I'll close with the same way that he closed. He said:

Some day, hopefully next year, the American economy will come back to life. Banks will begin to lend, the money supply will expand, and the velocity of money will rise. Unless the Fed responds by reducing its balance sheet, inflationary pressure will build rapidly. At that point, the cost of our current monetary policy will be all too clear.

Like Mr. Obama's stimulus policy, Mr. Bernanke's monetary policy expansion will ultimately have to be paid for. The Fed softened the recession by its decisive actions during the panic of 2008. But the marginal benefits of its subsequent policy have almost certainly been small. We may find the policies that had little positive impact on the recovery today will have high costs, indeed, when they must be reversed in a full-blown expansion.

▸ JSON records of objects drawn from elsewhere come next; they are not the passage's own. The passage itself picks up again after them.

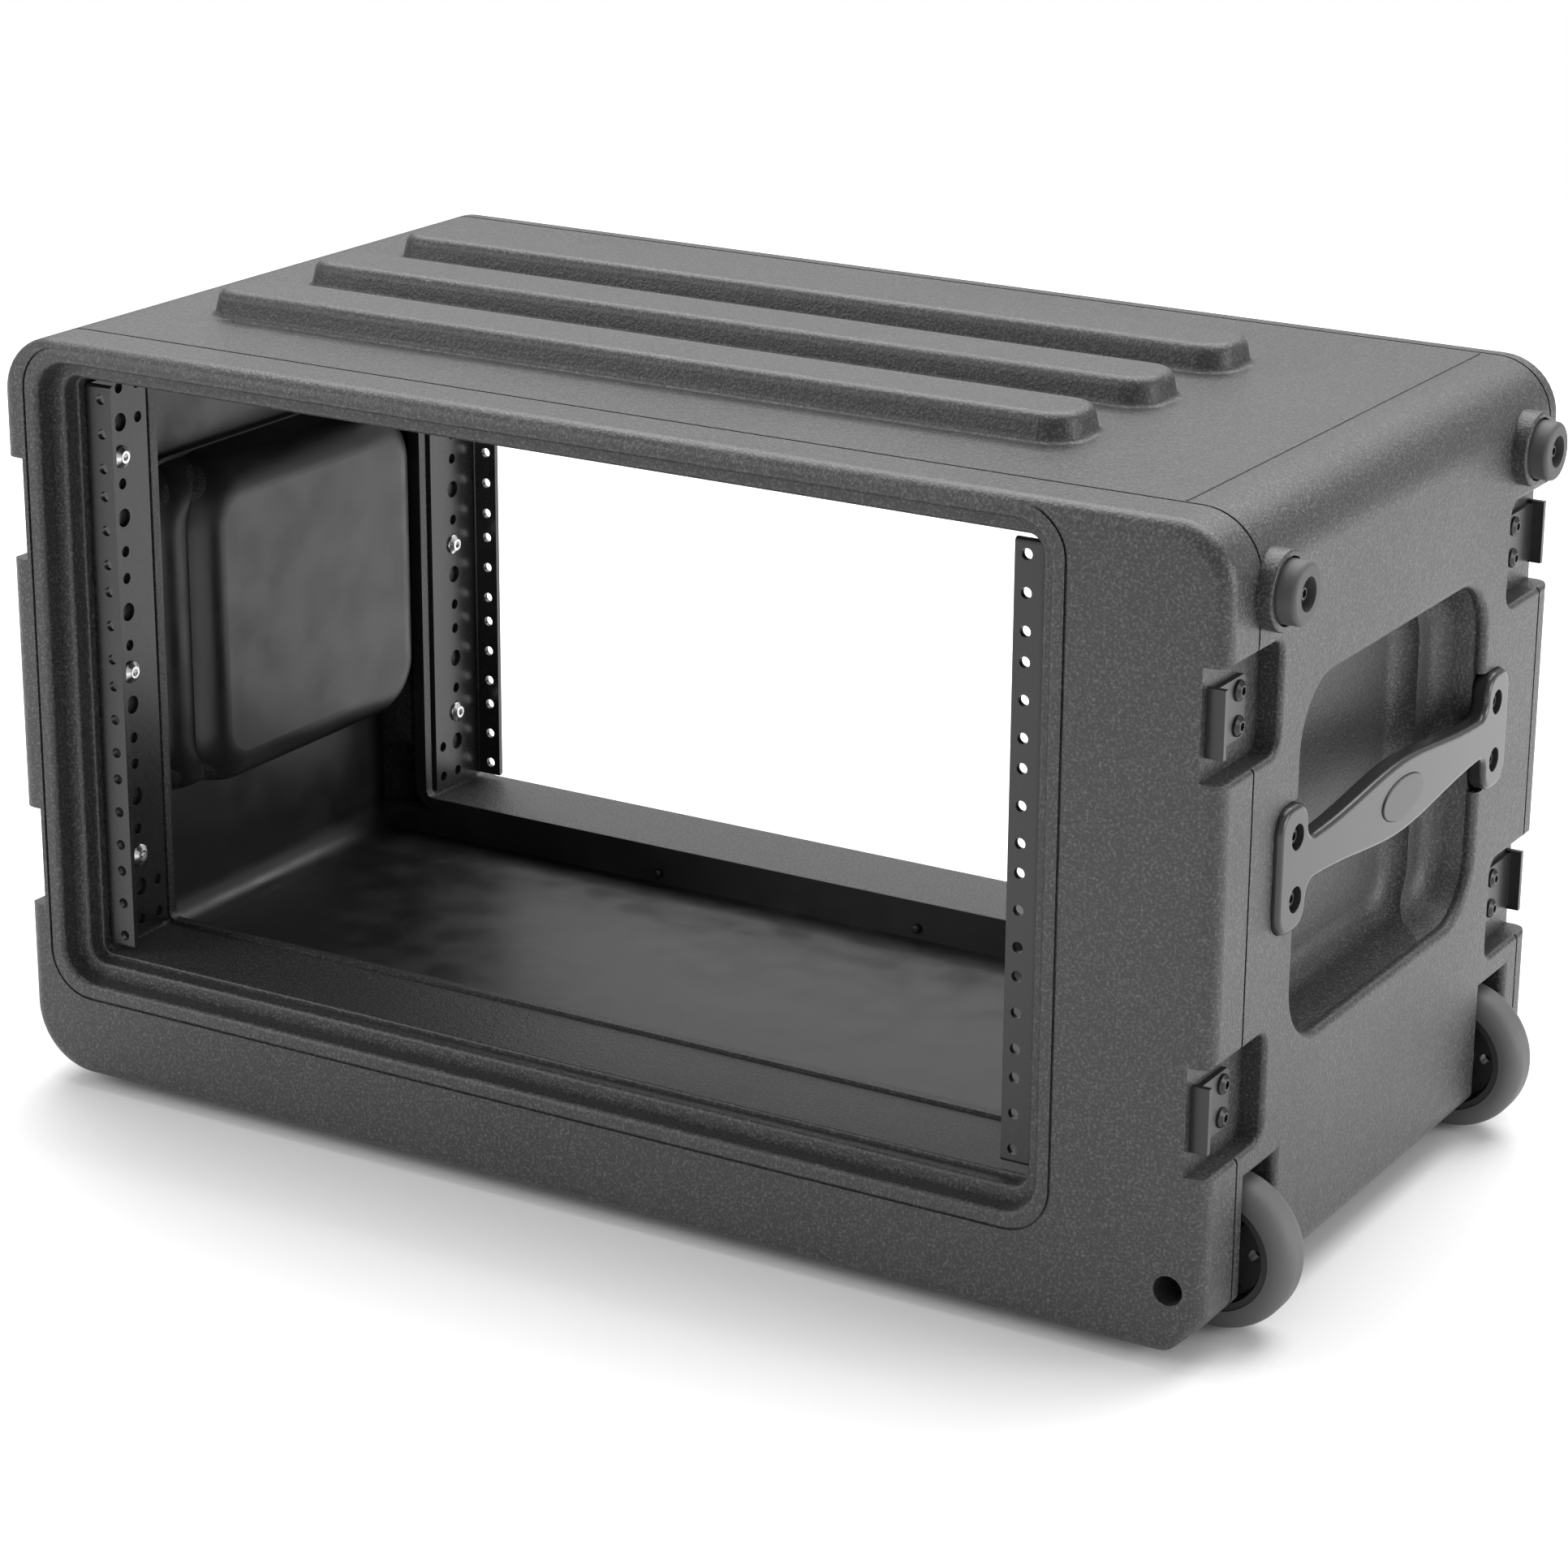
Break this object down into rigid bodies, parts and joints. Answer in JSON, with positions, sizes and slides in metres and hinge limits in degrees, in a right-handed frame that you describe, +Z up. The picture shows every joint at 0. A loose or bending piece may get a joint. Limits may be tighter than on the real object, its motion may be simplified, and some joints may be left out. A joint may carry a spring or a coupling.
{
  "type": "rack equipment case",
  "caption": "Moulded equipment rack case open at front and rear, with steel rack rails, recessed end handles, latch keepers, and wheels and rubber feet at one end.",
  "frame": {"origin": "middle of the case in X and Y, on the surface it stands on", "axes": "+X towards the end with the wheels and the feet, -Y out of the front opening, +Z up"},
  "size_m": [0.6273, 0.337, 0.366],
  "materials": {
    "case_plastic": "fine grained, dark grey",
    "rail_steel": "semi-gloss black",
    "bright_steel": "bright zinc",
    "plain_steel": "plain",
    "black_screws": "blackened",
    "keeper_steel": "satin black",
    "handle_plastic": "satin",
    "medallion_plastic": "satin",
    "foot_rubber": "matte",
    "tyre_rubber": "matte grey",
    "hub_plastic": "matte",
    "bearing_bronze": "plain"
  },
  "bodies": {
    "case": {"case_bottom": "case_plastic", "case_front_ring": "case_plastic", "case_left_end": "case_plastic", "case_rear_ring": "case_plastic", "case_right_end": "case_plastic", "case_top": "case_plastic", "foot_nuts": "plain_steel", "foot_screws": "black_screws", "front_axle": "bright_steel", "front_axle_nut": "plain_steel", "front_foot": "foot_rubber", "front_left_rail": "rail_steel", "front_right_lower_keeper": "keeper_steel", "front_right_rail": "rail_steel", "front_right_upper_keeper": "keeper_steel", "front_spacers": "plain_steel", "handle_nuts": "plain_steel", "handle_plates": "plain_steel", "handle_screws": "black_screws", "keeper_nuts": "plain_steel", "keeper_screws": "black_screws", "left_handle": "handle_plastic", "left_medallion": "medallion_plastic", "rail_nuts": "plain_steel", "rail_screws": "bright_steel", "rear_axle": "bright_steel", "rear_axle_nut": "plain_steel", "rear_foot": "foot_rubber", "rear_left_rail": "rail_steel", "rear_right_lower_keeper": "keeper_steel", "rear_right_rail": "rail_steel", "rear_right_upper_keeper": "keeper_steel", "rear_spacers": "plain_steel", "right_handle": "handle_plastic", "right_medallion": "medallion_plastic"},
    "front_wheel": {"front_tyre": "tyre_rubber", "front_hub": "hub_plastic", "front_bush": "bearing_bronze"},
    "rear_wheel": {"rear_tyre": "tyre_rubber", "rear_hub": "hub_plastic", "rear_bush": "bearing_bronze"}
  },
  "joints": [
    {"name": "front_wheel_turn", "type": "hinge", "parent": "case", "child": "front_wheel", "pos_m": [0.27915, -0.1175, 0.0357], "axis": [0, 1, 0], "continuous": true},
    {"name": "rear_wheel_turn", "type": "hinge", "parent": "case", "child": "rear_wheel", "pos_m": [0.27915, 0.128, 0.0357], "axis": [0, 1, 0], "continuous": true}
  ]
}
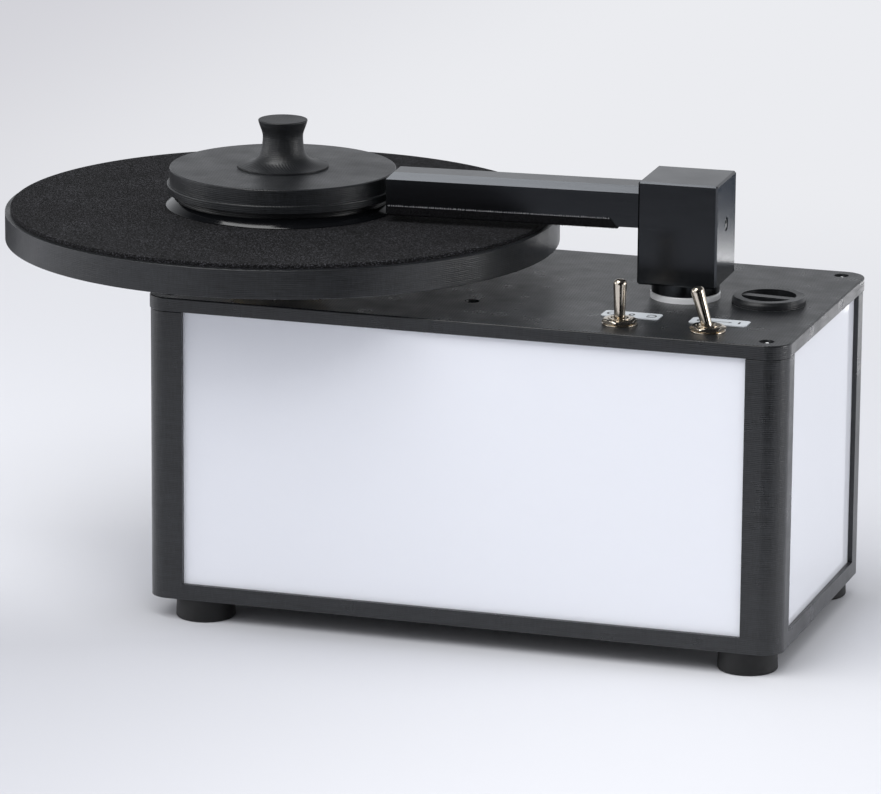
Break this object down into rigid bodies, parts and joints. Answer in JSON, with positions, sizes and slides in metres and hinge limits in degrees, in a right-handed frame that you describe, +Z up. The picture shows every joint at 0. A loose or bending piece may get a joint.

There's not a man or woman in this country, Mr. Speaker, who's registered to vote who's not thinking about their tax bill, who's not thinking about the economy, who's not thinking about job creation, and who's not going to go to the polls and vote accordingly. Mr. Speaker, I encourage you to encourage your constituents, as I'm going to encourage mine, don't just think about tax policy. Think about monetary policy. What we're doing here in Washington to cut budgets, that's what we'll call fiscal policy. What the Federal Reserve is doing with its balance sheet and with interest rate, that's going to be monetary policy. And it makes a difference. The decisions we make today have to be paid for tomorrow. Perhaps it's the right thing to do today, but if it happens in secret, if it happens unbeknownst to the American taxpayer, the American job creator, the American jobholder, who will ultimately have to foot that bill, then it's not the right course of action for America.

Let's have this debate. Let's talk about it in the light of day. And let's make that decision, Mr. Speaker. Balance those costs and those benefits and do what we know will be best for the American family for another generation to come.

With that, Mr. Speaker, I yield back the balance of my time.